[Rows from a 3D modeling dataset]
----------------------------------------

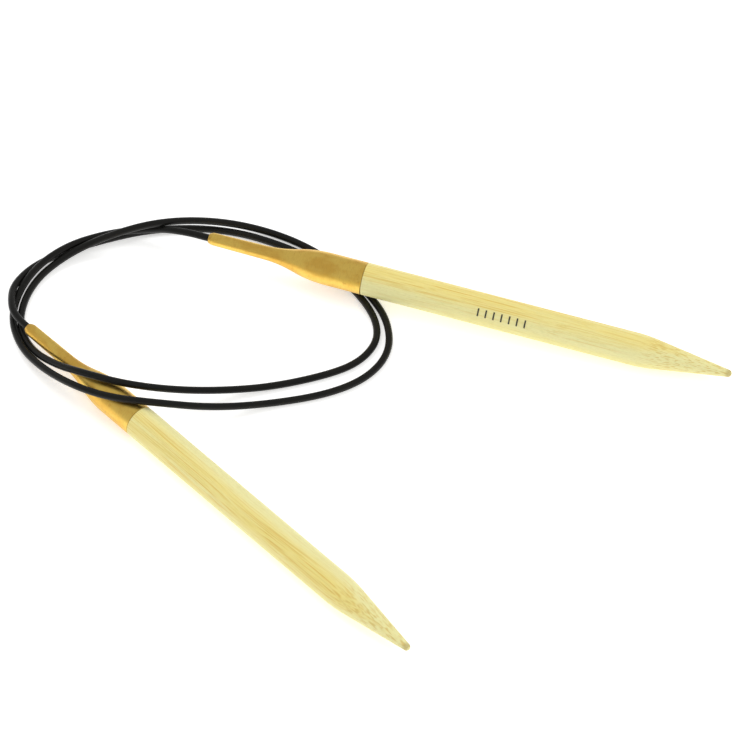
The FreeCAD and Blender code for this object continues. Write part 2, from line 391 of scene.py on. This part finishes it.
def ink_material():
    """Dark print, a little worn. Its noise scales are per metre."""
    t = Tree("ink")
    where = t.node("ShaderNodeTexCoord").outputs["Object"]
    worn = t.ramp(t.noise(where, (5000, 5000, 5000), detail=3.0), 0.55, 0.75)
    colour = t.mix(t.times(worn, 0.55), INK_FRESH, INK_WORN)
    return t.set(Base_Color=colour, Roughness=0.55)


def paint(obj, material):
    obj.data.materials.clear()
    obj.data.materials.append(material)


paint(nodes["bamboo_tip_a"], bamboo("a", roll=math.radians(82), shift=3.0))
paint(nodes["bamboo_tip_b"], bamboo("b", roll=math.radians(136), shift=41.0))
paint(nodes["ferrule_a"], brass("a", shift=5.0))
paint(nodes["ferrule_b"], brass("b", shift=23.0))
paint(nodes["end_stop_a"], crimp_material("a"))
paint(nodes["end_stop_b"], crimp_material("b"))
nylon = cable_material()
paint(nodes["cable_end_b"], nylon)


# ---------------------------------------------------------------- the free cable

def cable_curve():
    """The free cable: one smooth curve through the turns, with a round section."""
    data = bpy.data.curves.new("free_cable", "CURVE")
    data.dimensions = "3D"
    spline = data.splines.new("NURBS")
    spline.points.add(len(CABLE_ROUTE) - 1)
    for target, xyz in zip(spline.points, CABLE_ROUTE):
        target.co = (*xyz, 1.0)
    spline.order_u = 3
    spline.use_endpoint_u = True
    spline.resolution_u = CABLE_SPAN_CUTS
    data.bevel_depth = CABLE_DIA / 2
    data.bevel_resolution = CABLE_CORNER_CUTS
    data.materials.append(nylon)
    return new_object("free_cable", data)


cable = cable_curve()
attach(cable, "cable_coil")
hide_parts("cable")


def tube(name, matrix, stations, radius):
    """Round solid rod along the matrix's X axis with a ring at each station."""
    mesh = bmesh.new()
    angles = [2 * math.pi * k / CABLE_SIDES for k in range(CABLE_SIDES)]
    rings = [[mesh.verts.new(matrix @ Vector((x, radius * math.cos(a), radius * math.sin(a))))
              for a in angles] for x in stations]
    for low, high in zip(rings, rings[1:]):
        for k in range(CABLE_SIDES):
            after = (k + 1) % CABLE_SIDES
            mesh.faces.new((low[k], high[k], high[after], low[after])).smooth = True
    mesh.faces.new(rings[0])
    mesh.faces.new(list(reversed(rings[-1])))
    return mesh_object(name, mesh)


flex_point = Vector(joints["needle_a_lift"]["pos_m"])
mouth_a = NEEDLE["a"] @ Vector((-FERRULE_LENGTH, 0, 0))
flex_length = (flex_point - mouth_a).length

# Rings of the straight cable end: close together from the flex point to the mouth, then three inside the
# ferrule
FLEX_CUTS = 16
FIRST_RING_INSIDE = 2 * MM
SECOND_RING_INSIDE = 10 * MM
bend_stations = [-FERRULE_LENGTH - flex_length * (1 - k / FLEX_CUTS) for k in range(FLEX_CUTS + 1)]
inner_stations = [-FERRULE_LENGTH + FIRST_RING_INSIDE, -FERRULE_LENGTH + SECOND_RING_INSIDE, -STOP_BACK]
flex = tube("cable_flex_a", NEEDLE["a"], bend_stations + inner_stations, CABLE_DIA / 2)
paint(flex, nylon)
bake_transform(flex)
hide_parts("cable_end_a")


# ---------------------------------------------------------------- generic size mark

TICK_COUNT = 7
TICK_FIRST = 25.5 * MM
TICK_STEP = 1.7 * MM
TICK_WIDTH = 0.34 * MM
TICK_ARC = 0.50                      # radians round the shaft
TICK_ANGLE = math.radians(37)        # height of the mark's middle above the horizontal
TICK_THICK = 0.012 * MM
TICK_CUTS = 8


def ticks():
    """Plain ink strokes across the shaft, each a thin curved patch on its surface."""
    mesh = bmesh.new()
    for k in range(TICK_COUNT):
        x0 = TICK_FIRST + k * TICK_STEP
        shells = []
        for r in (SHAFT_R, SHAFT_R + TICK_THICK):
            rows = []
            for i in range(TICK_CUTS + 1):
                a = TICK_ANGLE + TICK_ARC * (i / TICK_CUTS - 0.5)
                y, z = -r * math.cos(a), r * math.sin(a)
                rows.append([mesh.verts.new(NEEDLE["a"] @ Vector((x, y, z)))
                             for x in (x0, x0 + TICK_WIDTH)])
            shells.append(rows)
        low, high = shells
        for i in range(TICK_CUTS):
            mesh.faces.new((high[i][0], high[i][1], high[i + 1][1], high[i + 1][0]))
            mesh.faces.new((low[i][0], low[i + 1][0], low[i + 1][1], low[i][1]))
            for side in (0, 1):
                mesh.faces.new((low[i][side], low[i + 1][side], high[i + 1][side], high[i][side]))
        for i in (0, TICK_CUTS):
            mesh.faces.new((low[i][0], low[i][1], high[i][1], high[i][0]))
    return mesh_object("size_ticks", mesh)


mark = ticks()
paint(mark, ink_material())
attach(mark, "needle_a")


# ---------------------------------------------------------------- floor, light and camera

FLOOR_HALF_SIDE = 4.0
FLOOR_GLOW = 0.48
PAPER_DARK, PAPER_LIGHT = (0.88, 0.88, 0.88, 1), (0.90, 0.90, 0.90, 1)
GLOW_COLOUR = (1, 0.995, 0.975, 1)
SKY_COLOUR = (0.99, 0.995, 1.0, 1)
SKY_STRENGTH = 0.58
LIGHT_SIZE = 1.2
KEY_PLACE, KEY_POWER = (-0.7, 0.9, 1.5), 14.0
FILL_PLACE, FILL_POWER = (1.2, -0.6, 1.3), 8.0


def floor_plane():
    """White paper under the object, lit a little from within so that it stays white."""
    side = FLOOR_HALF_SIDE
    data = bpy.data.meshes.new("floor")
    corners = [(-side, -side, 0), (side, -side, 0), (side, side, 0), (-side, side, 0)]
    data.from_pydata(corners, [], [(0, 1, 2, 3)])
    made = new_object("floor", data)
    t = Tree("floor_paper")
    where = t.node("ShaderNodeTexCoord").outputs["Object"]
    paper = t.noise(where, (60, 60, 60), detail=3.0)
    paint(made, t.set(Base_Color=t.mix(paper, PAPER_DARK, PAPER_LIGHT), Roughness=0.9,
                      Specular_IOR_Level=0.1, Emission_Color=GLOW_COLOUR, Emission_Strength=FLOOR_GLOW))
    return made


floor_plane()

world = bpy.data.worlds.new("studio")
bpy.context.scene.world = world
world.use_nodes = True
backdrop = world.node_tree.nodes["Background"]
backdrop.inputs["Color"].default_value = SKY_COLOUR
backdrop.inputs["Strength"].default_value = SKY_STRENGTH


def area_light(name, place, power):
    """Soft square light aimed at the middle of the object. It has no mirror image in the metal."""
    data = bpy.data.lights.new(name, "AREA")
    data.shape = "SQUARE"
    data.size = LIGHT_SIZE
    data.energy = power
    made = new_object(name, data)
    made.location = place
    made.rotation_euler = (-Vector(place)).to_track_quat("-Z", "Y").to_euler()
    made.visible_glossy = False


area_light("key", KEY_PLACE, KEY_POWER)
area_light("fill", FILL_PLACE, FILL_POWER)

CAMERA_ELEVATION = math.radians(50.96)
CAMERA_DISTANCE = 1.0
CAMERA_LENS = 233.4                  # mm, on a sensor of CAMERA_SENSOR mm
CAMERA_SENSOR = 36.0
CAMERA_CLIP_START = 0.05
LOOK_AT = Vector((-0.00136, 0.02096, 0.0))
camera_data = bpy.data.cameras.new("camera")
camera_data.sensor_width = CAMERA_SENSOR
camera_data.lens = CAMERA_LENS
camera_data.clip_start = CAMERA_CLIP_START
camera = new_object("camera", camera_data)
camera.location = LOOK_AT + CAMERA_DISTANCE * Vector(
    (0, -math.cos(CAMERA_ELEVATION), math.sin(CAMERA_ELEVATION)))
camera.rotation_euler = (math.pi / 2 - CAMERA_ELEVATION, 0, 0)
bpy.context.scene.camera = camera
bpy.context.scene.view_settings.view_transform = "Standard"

----------------------------------------

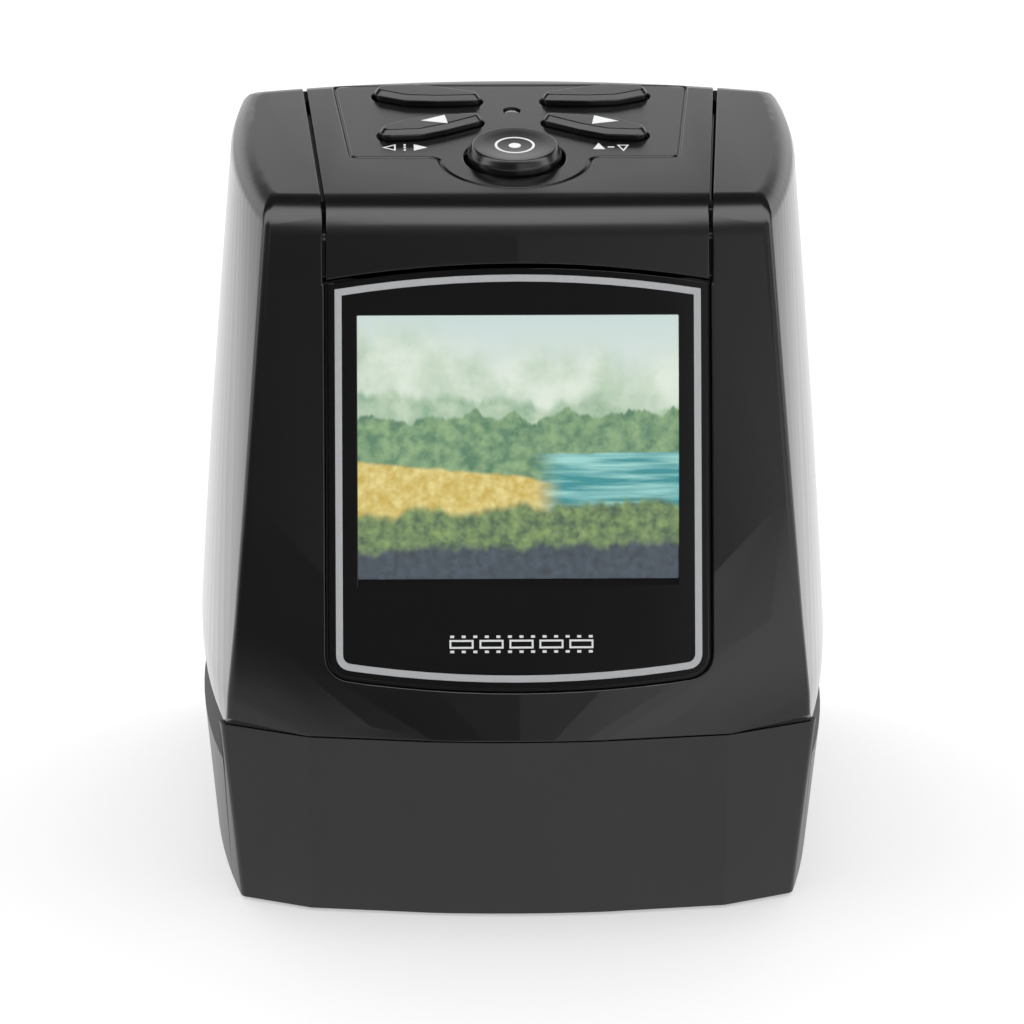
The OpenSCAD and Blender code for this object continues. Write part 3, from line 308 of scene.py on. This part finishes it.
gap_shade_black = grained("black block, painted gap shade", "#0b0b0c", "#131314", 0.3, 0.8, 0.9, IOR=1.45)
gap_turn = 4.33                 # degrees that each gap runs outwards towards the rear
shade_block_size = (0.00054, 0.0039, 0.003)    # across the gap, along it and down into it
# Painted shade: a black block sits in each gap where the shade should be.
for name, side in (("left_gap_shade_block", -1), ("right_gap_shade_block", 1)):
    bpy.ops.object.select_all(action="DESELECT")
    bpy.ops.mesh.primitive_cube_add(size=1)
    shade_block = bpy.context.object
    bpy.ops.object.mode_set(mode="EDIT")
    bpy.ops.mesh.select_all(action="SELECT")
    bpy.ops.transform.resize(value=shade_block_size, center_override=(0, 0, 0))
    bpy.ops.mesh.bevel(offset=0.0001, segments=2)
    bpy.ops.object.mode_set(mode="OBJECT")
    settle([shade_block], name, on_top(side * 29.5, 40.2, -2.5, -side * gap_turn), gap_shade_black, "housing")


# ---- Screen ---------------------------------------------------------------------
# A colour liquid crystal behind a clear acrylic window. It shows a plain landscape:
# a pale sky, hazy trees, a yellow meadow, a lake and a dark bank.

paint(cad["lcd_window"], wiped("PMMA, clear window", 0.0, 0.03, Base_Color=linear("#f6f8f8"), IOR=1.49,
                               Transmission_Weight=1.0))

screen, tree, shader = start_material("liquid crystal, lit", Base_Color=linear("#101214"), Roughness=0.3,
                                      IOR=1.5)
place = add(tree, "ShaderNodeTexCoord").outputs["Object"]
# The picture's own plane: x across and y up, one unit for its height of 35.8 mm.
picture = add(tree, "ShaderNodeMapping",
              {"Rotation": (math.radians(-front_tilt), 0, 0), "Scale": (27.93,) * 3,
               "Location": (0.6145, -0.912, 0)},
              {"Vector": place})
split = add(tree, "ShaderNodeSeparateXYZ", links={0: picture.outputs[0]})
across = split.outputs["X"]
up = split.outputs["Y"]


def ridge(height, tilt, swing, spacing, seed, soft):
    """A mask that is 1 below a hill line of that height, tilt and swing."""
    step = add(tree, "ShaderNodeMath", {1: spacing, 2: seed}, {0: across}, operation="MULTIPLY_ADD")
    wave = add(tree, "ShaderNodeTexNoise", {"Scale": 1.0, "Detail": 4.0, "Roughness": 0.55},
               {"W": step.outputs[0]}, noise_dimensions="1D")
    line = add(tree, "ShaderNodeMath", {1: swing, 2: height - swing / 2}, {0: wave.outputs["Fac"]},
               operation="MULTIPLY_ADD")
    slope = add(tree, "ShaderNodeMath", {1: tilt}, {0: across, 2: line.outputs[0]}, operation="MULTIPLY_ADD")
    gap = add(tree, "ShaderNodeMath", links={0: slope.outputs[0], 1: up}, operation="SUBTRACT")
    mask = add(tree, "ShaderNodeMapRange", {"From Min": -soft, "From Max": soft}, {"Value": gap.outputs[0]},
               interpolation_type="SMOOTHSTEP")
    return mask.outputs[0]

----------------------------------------

— Exercise requirements —
Begin with the line containing "The FreeCAD and", end with the line containing "obj.data.materials.append(material)", and repeat every line in that stretch exactly.

— Exercise result —
The FreeCAD and Blender code for this object continues. Write part 2, from line 391 of scene.py on. This part finishes it.
def ink_material():
    """Dark print, a little worn. Its noise scales are per metre."""
    t = Tree("ink")
    where = t.node("ShaderNodeTexCoord").outputs["Object"]
    worn = t.ramp(t.noise(where, (5000, 5000, 5000), detail=3.0), 0.55, 0.75)
    colour = t.mix(t.times(worn, 0.55), INK_FRESH, INK_WORN)
    return t.set(Base_Color=colour, Roughness=0.55)


def paint(obj, material):
    obj.data.materials.clear()
    obj.data.materials.append(material)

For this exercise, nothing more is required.